Promoting photocatalytic H2 evolution through interfacial charge separation on the direct Z-scheme ZnIn2S4/ZrO2 heterojunction

Reasonably constructing direct Z-scheme heterojunction photocatalysts is the most essential issue for enhancing the capacity of photocatalytic hydrogen evolution (PHE). Based on outstanding visible light response and photocatalytic capacity of ZnIn2S4, as well as unique photoelectrochemical properties of ZrO2, a direct Z-scheme ZnIn2S4/ZrO2 heterojunction photocatalyst system has been built up by hydrothermal process for PHE for the first time.
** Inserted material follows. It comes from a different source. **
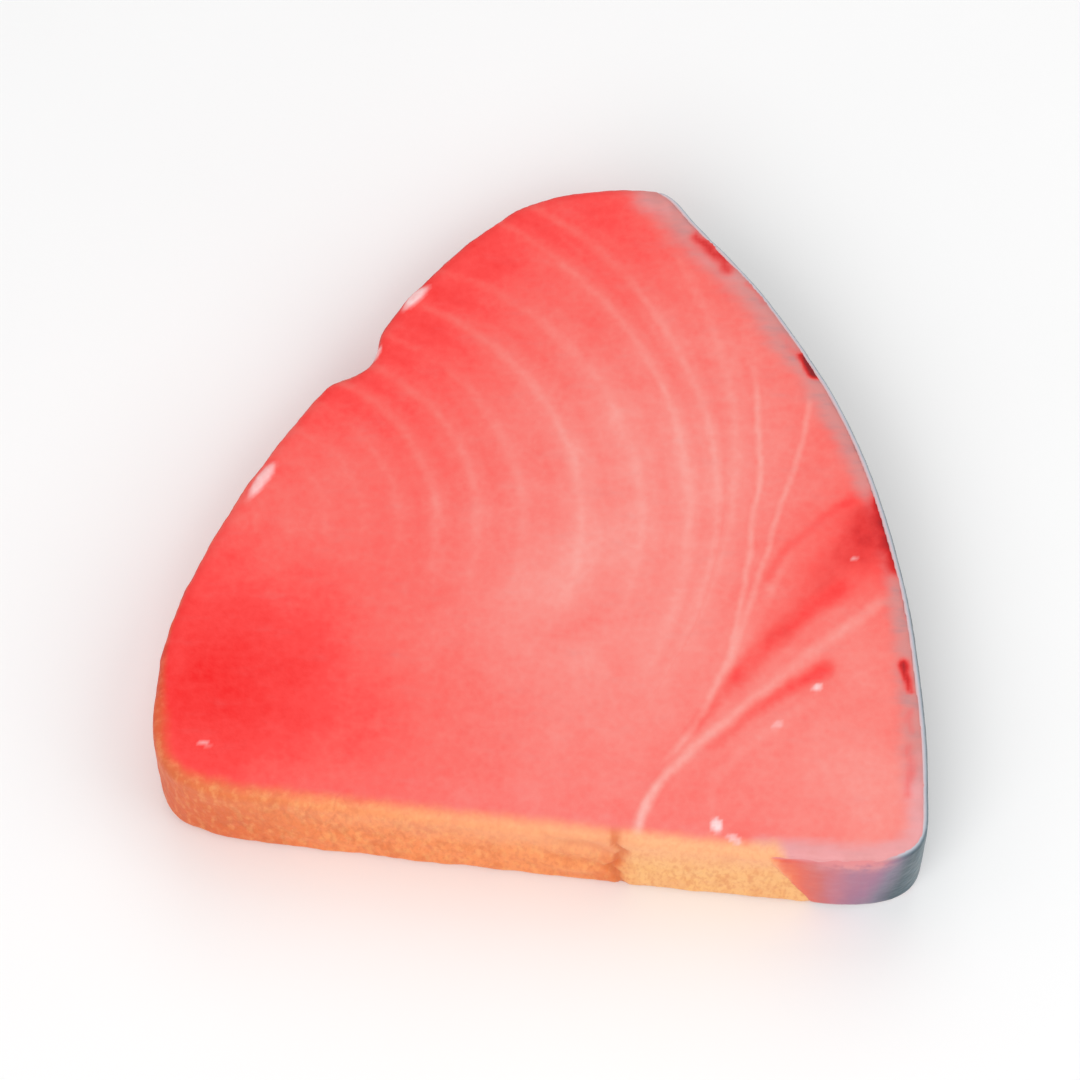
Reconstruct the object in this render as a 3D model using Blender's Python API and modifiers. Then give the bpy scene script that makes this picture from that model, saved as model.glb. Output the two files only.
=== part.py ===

The PHE rate of the optimal catalyst ZnIn2S4/ZrO2 heterojunction can achieve 9319 μmol g−1 h−1, which is 3.5 times or 2330 times that of virginal ZnIn2S4 (2679 μmol g−1 h−1) or ZrO2 (4 μmol g−1 h−1), and an AQE at 365 and 420 nm are 16.35% and 4.92%, respectively. The boosted photocatalytic properties can be ascribed to the direct Z-scheme heterojunction to accelerate photo-induced carrier separation, which is beneficial to the generation of active sites. Meanwhile, a direct Z-scheme photo-induced carrier exchange mechanism is verified by ISI-XPS, DFT calculation and EPR test. This strategy will provide an efficient scheme for reasonably constructing direct Z-scheme heterojunction photocatalysts with superior hydrogen evolution properties.